The cleanest confirmations to watch are partner go-live announcements from ARQ, CBW Bank, Cross River, Lead Bank and Nuvei, including which U.S. and Latin America corridors are enabled first and which stablecoins are used at launch. Traders should also look for chain-by-chain enablement details across Arbitrum, Base, Canton, Ethereum, Polygon, Solana, Tempo and XRPL, plus any jurisdiction-based restrictions on specific stablecoins.
Finally, the market will need follow-on metrics: settlement volumes, run-rate figures, or fee economics for stablecoin settlement. Without those, it is hard to separate distribution signaling from real throughput.
This Is a Distribution Signal, Not a Volume Signal—Yet
I read Mastercard’s explicit naming of both stablecoins and eight networks as a deliberate multi-chain posture, built for optionality and regulatory flexibility rather than a single “winner” chain narrative.

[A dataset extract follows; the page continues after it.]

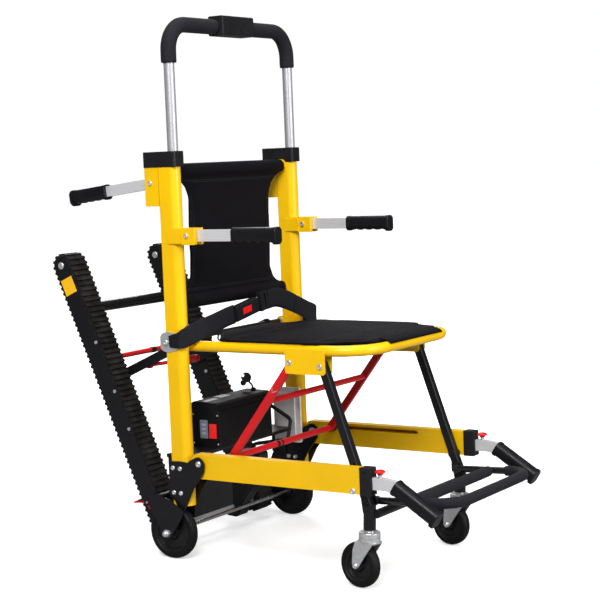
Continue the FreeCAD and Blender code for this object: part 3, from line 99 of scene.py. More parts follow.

The intraday, weekend, and holiday framing reinforces that the pitch is liquidity management for institutions, which can move faster than consumer behavior but still needs real counterparties to turn on.
The threshold that matters is whether partner go-lives translate into disclosed settlement volumes that can be benchmarked against Visa’s $7 billion annualized run rate, because that is when “stablecoin rails” stops being a story about capability and becomes a story about measurable flow.